- _PROBLEM DETAILS_
Extract the listing in its entirety, keeping each line identical to the original.

- _GIVEN RECORDS_
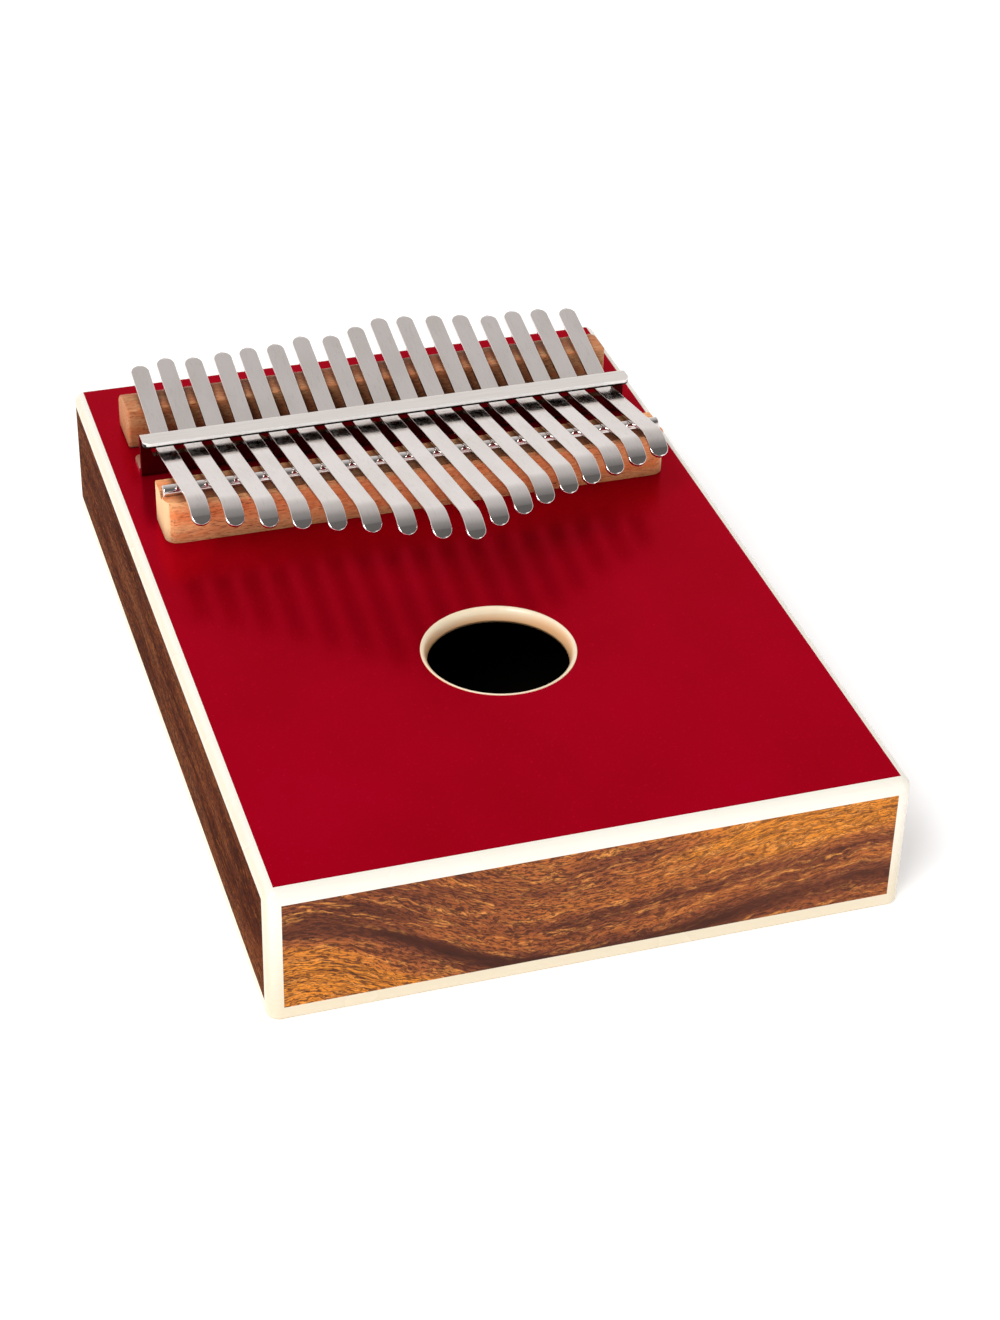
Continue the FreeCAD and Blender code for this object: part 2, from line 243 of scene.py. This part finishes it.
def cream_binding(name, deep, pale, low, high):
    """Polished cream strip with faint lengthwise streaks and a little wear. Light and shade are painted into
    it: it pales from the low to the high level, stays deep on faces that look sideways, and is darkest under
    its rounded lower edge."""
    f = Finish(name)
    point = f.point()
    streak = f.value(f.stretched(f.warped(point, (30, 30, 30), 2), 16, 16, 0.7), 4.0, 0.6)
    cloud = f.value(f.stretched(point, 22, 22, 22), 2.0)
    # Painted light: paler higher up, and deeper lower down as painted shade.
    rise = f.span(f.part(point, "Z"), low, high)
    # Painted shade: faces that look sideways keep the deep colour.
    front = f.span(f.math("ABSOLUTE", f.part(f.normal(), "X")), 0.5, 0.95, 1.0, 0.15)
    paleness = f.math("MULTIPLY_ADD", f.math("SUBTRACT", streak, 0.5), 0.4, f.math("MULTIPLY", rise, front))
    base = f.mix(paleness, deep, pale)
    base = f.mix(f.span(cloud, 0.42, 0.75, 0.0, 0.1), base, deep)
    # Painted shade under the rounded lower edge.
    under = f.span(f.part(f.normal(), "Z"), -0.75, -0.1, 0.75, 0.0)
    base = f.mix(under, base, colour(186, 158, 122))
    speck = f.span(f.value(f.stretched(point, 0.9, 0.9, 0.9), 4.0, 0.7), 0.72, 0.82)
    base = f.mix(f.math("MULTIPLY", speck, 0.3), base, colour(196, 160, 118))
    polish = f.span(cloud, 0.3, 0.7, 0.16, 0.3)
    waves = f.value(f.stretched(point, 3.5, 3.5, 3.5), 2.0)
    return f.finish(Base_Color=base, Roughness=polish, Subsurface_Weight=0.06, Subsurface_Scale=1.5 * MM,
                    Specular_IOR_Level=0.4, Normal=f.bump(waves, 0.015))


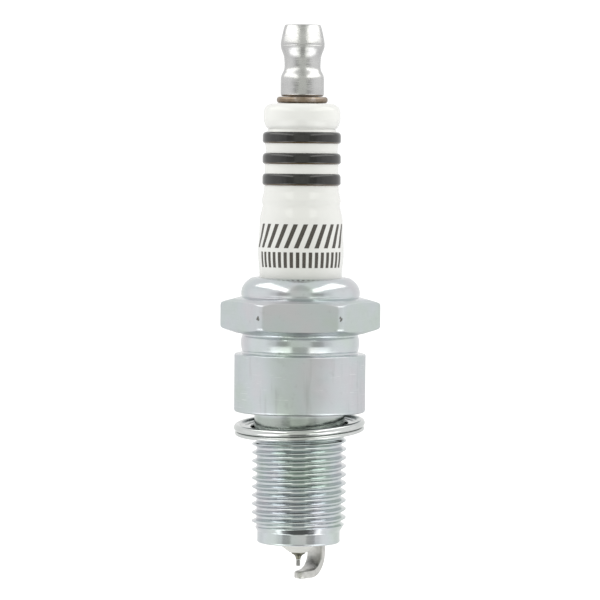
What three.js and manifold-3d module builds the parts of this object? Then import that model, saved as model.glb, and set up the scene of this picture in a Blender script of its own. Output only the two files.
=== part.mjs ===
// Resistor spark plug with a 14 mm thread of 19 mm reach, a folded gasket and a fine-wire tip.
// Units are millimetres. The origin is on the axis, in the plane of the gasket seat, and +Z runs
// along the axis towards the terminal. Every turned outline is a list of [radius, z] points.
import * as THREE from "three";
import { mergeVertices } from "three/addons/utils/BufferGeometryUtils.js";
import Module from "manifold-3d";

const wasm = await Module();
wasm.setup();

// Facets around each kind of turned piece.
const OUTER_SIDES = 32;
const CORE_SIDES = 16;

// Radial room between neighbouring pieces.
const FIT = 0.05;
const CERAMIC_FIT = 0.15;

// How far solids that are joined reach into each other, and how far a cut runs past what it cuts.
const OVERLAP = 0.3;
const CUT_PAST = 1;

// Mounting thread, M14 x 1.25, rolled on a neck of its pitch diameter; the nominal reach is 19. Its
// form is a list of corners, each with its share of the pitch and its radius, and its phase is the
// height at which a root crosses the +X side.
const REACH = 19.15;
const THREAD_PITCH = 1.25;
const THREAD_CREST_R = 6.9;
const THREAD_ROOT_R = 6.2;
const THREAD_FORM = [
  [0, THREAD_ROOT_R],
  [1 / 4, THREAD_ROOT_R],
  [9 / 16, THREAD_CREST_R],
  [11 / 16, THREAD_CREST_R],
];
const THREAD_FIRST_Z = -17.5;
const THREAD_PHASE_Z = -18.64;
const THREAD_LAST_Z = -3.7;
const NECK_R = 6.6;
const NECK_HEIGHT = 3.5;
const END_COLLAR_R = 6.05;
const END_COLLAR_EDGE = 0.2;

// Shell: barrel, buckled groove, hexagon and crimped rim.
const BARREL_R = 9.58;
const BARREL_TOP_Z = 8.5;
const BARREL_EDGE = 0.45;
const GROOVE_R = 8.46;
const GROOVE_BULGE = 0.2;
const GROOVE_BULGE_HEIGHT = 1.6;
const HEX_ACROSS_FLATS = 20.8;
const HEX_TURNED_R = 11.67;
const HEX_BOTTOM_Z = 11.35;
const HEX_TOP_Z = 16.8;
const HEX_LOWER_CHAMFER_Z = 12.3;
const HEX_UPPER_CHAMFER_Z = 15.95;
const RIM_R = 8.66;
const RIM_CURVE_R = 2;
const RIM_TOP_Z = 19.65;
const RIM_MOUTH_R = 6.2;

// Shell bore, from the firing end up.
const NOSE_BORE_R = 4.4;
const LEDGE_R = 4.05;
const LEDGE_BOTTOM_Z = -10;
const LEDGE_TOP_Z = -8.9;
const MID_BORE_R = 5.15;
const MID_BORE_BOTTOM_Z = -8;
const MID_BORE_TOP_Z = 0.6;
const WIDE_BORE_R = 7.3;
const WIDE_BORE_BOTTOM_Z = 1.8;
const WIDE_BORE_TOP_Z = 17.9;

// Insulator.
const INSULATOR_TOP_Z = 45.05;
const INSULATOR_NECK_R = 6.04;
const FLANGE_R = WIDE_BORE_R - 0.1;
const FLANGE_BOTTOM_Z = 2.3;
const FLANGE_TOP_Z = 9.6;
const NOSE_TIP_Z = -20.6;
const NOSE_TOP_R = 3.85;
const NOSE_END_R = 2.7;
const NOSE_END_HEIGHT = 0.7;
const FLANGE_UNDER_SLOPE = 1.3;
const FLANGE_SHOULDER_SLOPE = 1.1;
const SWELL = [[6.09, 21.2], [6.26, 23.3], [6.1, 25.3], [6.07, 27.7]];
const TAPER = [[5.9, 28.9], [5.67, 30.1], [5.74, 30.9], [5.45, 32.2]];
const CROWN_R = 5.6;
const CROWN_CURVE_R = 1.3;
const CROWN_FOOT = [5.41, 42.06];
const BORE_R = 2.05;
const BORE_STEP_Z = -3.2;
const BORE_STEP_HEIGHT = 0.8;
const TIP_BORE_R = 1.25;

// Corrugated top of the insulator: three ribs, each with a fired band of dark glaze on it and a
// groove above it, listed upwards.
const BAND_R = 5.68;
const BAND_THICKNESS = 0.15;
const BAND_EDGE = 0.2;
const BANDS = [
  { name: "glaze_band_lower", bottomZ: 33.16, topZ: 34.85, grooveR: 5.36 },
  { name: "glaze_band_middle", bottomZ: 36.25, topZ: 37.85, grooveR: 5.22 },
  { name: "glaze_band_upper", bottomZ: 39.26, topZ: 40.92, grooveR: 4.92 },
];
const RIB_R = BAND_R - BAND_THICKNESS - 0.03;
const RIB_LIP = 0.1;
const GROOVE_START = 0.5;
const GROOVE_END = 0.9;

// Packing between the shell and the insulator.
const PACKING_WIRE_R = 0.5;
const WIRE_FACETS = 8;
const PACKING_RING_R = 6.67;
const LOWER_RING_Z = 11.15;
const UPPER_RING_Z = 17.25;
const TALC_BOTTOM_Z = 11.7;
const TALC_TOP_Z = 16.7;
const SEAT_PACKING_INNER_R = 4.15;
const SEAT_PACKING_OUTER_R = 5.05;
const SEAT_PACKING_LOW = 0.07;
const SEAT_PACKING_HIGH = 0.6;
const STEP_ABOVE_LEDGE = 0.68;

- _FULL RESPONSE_
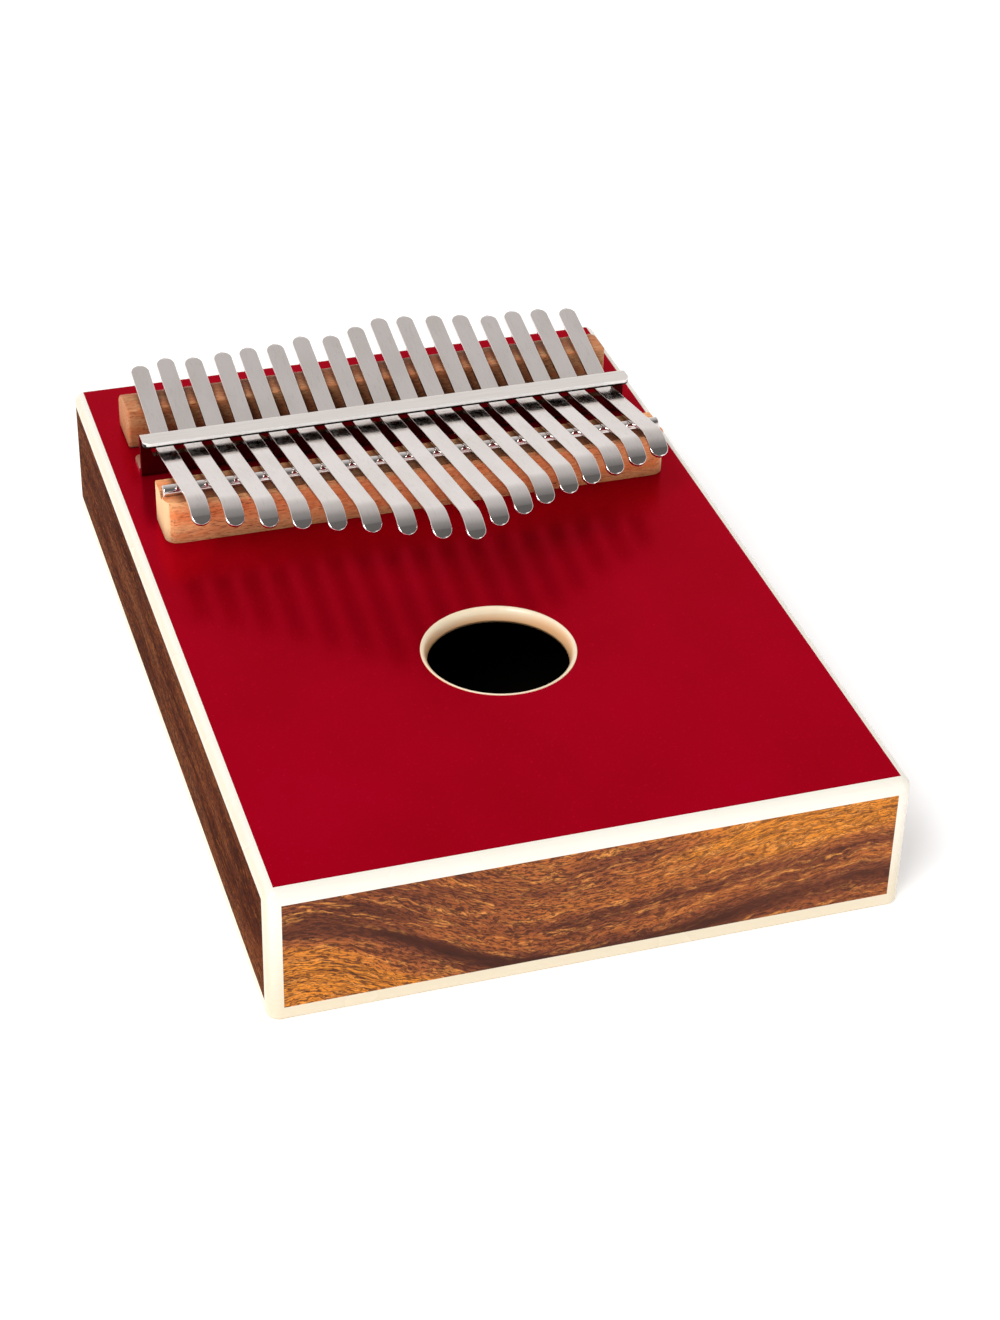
Continue the FreeCAD and Blender code for this object: part 2, from line 243 of scene.py. This part finishes it.
def cream_binding(name, deep, pale, low, high):
    """Polished cream strip with faint lengthwise streaks and a little wear. Light and shade are painted into
    it: it pales from the low to the high level, stays deep on faces that look sideways, and is darkest under
    its rounded lower edge."""
    f = Finish(name)
    point = f.point()
    streak = f.value(f.stretched(f.warped(point, (30, 30, 30), 2), 16, 16, 0.7), 4.0, 0.6)
    cloud = f.value(f.stretched(point, 22, 22, 22), 2.0)
    # Painted light: paler higher up, and deeper lower down as painted shade.
    rise = f.span(f.part(point, "Z"), low, high)
    # Painted shade: faces that look sideways keep the deep colour.
    front = f.span(f.math("ABSOLUTE", f.part(f.normal(), "X")), 0.5, 0.95, 1.0, 0.15)
    paleness = f.math("MULTIPLY_ADD", f.math("SUBTRACT", streak, 0.5), 0.4, f.math("MULTIPLY", rise, front))
    base = f.mix(paleness, deep, pale)
    base = f.mix(f.span(cloud, 0.42, 0.75, 0.0, 0.1), base, deep)
    # Painted shade under the rounded lower edge.
    under = f.span(f.part(f.normal(), "Z"), -0.75, -0.1, 0.75, 0.0)
    base = f.mix(under, base, colour(186, 158, 122))
    speck = f.span(f.value(f.stretched(point, 0.9, 0.9, 0.9), 4.0, 0.7), 0.72, 0.82)
    base = f.mix(f.math("MULTIPLY", speck, 0.3), base, colour(196, 160, 118))
    polish = f.span(cloud, 0.3, 0.7, 0.16, 0.3)
    waves = f.value(f.stretched(point, 3.5, 3.5, 3.5), 2.0)
    return f.finish(Base_Color=base, Roughness=polish, Subsurface_Weight=0.06, Subsurface_Scale=1.5 * MM,
                    Specular_IOR_Level=0.4, Normal=f.bump(waves, 0.015))


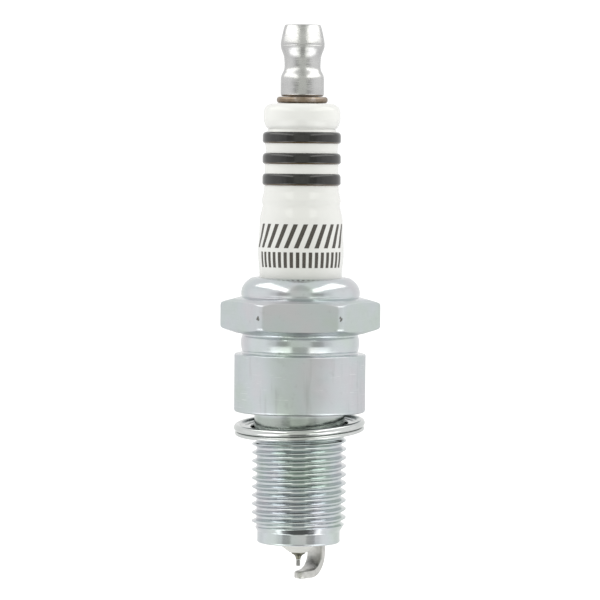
What three.js and manifold-3d module builds the parts of this object? Then import that model, saved as model.glb, and set up the scene of this picture in a Blender script of its own. Output only the two files.
=== part.mjs ===
// Resistor spark plug with a 14 mm thread of 19 mm reach, a folded gasket and a fine-wire tip.
// Units are millimetres. The origin is on the axis, in the plane of the gasket seat, and +Z runs
// along the axis towards the terminal. Every turned outline is a list of [radius, z] points.
import * as THREE from "three";
import { mergeVertices } from "three/addons/utils/BufferGeometryUtils.js";
import Module from "manifold-3d";

const wasm = await Module();
wasm.setup();

// Facets around each kind of turned piece.
const OUTER_SIDES = 32;
const CORE_SIDES = 16;

// Radial room between neighbouring pieces.
const FIT = 0.05;
const CERAMIC_FIT = 0.15;

// How far solids that are joined reach into each other, and how far a cut runs past what it cuts.
const OVERLAP = 0.3;
const CUT_PAST = 1;

// Mounting thread, M14 x 1.25, rolled on a neck of its pitch diameter; the nominal reach is 19. Its
// form is a list of corners, each with its share of the pitch and its radius, and its phase is the
// height at which a root crosses the +X side.
const REACH = 19.15;
const THREAD_PITCH = 1.25;
const THREAD_CREST_R = 6.9;
const THREAD_ROOT_R = 6.2;
const THREAD_FORM = [
  [0, THREAD_ROOT_R],
  [1 / 4, THREAD_ROOT_R],
  [9 / 16, THREAD_CREST_R],
  [11 / 16, THREAD_CREST_R],
];
const THREAD_FIRST_Z = -17.5;
const THREAD_PHASE_Z = -18.64;
const THREAD_LAST_Z = -3.7;
const NECK_R = 6.6;
const NECK_HEIGHT = 3.5;
const END_COLLAR_R = 6.05;
const END_COLLAR_EDGE = 0.2;

// Shell: barrel, buckled groove, hexagon and crimped rim.
const BARREL_R = 9.58;
const BARREL_TOP_Z = 8.5;
const BARREL_EDGE = 0.45;
const GROOVE_R = 8.46;
const GROOVE_BULGE = 0.2;
const GROOVE_BULGE_HEIGHT = 1.6;
const HEX_ACROSS_FLATS = 20.8;
const HEX_TURNED_R = 11.67;
const HEX_BOTTOM_Z = 11.35;
const HEX_TOP_Z = 16.8;
const HEX_LOWER_CHAMFER_Z = 12.3;
const HEX_UPPER_CHAMFER_Z = 15.95;
const RIM_R = 8.66;
const RIM_CURVE_R = 2;
const RIM_TOP_Z = 19.65;
const RIM_MOUTH_R = 6.2;

// Shell bore, from the firing end up.
const NOSE_BORE_R = 4.4;
const LEDGE_R = 4.05;
const LEDGE_BOTTOM_Z = -10;
const LEDGE_TOP_Z = -8.9;
const MID_BORE_R = 5.15;
const MID_BORE_BOTTOM_Z = -8;
const MID_BORE_TOP_Z = 0.6;
const WIDE_BORE_R = 7.3;
const WIDE_BORE_BOTTOM_Z = 1.8;
const WIDE_BORE_TOP_Z = 17.9;

// Insulator.
const INSULATOR_TOP_Z = 45.05;
const INSULATOR_NECK_R = 6.04;
const FLANGE_R = WIDE_BORE_R - 0.1;
const FLANGE_BOTTOM_Z = 2.3;
const FLANGE_TOP_Z = 9.6;
const NOSE_TIP_Z = -20.6;
const NOSE_TOP_R = 3.85;
const NOSE_END_R = 2.7;
const NOSE_END_HEIGHT = 0.7;
const FLANGE_UNDER_SLOPE = 1.3;
const FLANGE_SHOULDER_SLOPE = 1.1;
const SWELL = [[6.09, 21.2], [6.26, 23.3], [6.1, 25.3], [6.07, 27.7]];
const TAPER = [[5.9, 28.9], [5.67, 30.1], [5.74, 30.9], [5.45, 32.2]];
const CROWN_R = 5.6;
const CROWN_CURVE_R = 1.3;
const CROWN_FOOT = [5.41, 42.06];
const BORE_R = 2.05;
const BORE_STEP_Z = -3.2;
const BORE_STEP_HEIGHT = 0.8;
const TIP_BORE_R = 1.25;

// Corrugated top of the insulator: three ribs, each with a fired band of dark glaze on it and a
// groove above it, listed upwards.
const BAND_R = 5.68;
const BAND_THICKNESS = 0.15;
const BAND_EDGE = 0.2;
const BANDS = [
  { name: "glaze_band_lower", bottomZ: 33.16, topZ: 34.85, grooveR: 5.36 },
  { name: "glaze_band_middle", bottomZ: 36.25, topZ: 37.85, grooveR: 5.22 },
  { name: "glaze_band_upper", bottomZ: 39.26, topZ: 40.92, grooveR: 4.92 },
];
const RIB_R = BAND_R - BAND_THICKNESS - 0.03;
const RIB_LIP = 0.1;
const GROOVE_START = 0.5;
const GROOVE_END = 0.9;

// Packing between the shell and the insulator.
const PACKING_WIRE_R = 0.5;
const WIRE_FACETS = 8;
const PACKING_RING_R = 6.67;
const LOWER_RING_Z = 11.15;
const UPPER_RING_Z = 17.25;
const TALC_BOTTOM_Z = 11.7;
const TALC_TOP_Z = 16.7;
const SEAT_PACKING_INNER_R = 4.15;
const SEAT_PACKING_OUTER_R = 5.05;
const SEAT_PACKING_LOW = 0.07;
const SEAT_PACKING_HIGH = 0.6;
const STEP_ABOVE_LEDGE = 0.68;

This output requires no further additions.